**Set task:**
Find the lines with the string "that" and return them.

**Material:**
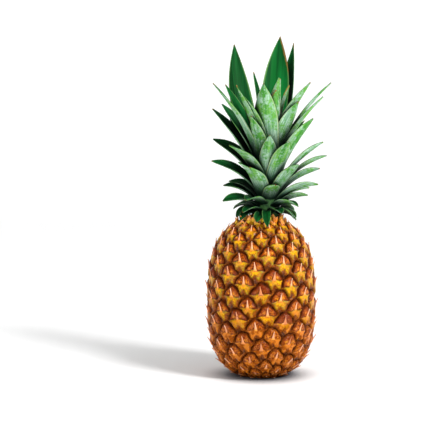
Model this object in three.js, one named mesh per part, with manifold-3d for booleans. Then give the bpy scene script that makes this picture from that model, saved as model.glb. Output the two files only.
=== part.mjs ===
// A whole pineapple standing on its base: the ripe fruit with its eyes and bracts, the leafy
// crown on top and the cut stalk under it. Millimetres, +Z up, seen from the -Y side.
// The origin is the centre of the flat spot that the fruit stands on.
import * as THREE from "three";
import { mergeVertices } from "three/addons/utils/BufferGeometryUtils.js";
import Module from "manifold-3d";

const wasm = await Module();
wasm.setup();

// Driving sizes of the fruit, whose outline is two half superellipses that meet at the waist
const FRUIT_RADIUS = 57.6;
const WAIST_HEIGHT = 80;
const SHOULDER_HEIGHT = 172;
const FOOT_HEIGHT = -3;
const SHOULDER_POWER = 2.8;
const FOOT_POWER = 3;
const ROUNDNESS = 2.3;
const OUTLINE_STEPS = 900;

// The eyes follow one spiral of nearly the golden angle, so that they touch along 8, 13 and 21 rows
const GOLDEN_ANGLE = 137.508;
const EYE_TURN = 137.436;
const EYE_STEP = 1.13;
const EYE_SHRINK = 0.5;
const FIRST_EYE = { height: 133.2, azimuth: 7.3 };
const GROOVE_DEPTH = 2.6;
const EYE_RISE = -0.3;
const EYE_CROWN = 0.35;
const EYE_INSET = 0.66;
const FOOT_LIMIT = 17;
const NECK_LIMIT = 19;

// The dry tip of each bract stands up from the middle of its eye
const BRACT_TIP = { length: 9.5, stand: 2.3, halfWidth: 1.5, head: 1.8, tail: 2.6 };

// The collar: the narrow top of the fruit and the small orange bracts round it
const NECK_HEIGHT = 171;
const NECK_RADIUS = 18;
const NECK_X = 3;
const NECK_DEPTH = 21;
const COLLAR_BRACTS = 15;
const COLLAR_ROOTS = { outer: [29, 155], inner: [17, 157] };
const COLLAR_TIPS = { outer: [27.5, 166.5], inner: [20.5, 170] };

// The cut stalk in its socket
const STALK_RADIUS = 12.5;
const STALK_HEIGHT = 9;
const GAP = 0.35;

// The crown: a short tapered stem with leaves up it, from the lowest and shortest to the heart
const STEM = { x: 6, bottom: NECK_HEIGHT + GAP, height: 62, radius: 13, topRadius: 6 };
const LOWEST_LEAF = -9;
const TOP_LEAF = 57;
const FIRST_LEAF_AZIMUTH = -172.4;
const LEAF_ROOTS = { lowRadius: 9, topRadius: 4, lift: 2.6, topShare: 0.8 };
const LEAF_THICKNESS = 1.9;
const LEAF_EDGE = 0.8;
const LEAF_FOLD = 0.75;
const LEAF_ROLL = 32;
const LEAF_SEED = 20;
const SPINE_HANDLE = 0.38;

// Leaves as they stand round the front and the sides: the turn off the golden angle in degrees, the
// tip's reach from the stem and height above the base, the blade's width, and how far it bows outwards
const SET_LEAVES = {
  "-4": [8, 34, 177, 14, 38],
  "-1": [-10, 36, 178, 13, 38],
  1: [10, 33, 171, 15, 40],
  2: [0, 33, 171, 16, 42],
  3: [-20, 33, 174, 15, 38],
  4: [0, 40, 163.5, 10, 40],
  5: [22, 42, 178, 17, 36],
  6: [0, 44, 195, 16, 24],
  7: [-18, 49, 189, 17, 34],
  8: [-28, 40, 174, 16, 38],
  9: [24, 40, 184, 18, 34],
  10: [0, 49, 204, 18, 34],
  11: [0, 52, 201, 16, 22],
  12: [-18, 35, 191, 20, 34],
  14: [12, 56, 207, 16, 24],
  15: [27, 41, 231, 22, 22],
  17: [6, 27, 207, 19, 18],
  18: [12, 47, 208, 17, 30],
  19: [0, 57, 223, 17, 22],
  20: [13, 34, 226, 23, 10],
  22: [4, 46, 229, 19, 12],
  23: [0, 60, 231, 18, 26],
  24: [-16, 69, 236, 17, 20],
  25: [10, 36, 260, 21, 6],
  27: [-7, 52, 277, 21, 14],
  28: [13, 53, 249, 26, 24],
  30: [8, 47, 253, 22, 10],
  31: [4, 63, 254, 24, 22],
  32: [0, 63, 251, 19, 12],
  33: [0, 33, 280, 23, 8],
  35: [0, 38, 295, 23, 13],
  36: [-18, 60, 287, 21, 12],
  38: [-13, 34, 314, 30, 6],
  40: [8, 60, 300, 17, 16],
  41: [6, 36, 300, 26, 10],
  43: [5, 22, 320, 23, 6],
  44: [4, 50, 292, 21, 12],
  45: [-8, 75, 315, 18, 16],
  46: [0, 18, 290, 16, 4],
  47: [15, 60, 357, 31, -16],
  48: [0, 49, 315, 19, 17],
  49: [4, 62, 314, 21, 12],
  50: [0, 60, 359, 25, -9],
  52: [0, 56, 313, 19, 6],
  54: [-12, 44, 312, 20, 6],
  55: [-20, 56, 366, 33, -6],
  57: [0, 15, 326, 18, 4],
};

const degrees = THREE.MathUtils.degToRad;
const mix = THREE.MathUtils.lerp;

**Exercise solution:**
Model this object in three.js, one named mesh per part, with manifold-3d for booleans. Then give the bpy scene script that makes this picture from that model, saved as model.glb. Output the two files only.
// The origin is the centre of the flat spot that the fruit stands on.
// Driving sizes of the fruit, whose outline is two half superellipses that meet at the waist
// The eyes follow one spiral of nearly the golden angle, so that they touch along 8, 13 and 21 rows